Kiwi in IE wrote: » Civil disobedience has to some extent worked in the case of water charges.
Cabaal wrote: » Its illegal to bring the pills into the country, As for if they are pregnant or not, well unless they tested the women before hand they'd have no way of knowing. So you could easily argue that at the very least they should investigate the matter, question the women and perhaps have a doctor examine her to make sure she didn't take the pills for an abortion. After all, if you are going to claim the importation and use of the pills is illegal then you need to properly enforce the law....right?
inocybe wrote: » The medication is only illegal because it's off prescription. There are plenty of 'abortion pills' being prescribed every day in Ireland to people with arthritis and other conditions.
frostyjacks wrote: » Going by the actual statistics, less and less Irish women are having abortions. It's on a downward curve.
Lurkio wrote: » Yes, but why do you think its "on the way out"?
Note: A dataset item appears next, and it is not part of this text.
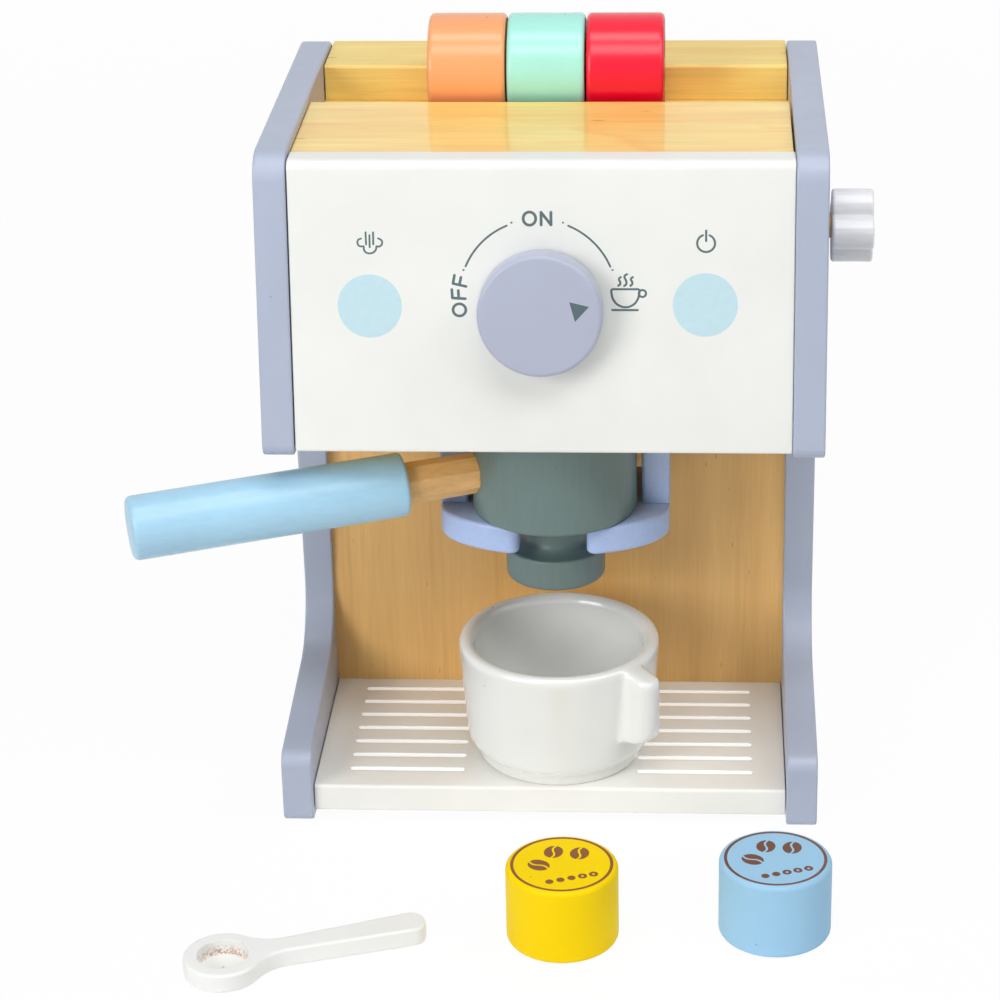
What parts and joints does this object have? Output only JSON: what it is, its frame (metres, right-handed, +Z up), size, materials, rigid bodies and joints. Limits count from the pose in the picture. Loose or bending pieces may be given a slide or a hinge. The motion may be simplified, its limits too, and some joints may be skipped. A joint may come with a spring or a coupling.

The rate of teenage pregnancy in England and Wales has halved in 16 years and currently stands at its lowest level since records began 50 years ago. Newly released figures from the Office for National Statistics show that 23 young women under the age of 18 out of every 1,000 became pregnant in 2014, compared with 47 out of 1,000 in 1998. The estimated number of teenage pregnancies fell from 24,306 in 2013 to 22,653 in 2014. So teenagers appear to be having less unprotected sex. But why? The impact of technology One theory put forward to explain the drop is that teenagers are spending more time in their bedrooms on social media and less time meeting up, getting drunk and doing things they may later come to regret. Prof David Paton, an economist at Nottingham University Business School, told the Telegraph: “It does potentially fit in terms of timing. People [appear to be] spending time at home – rather than sitting at bus stops with a bottle of vodka they are doing it remotely with their friends ... Nobody really knows why we’ve got this sudden change around about 2007 to 2008.”
silverharp wrote: » are teenagers having less sex
Kiwi in IE wrote: » Do you think she should have?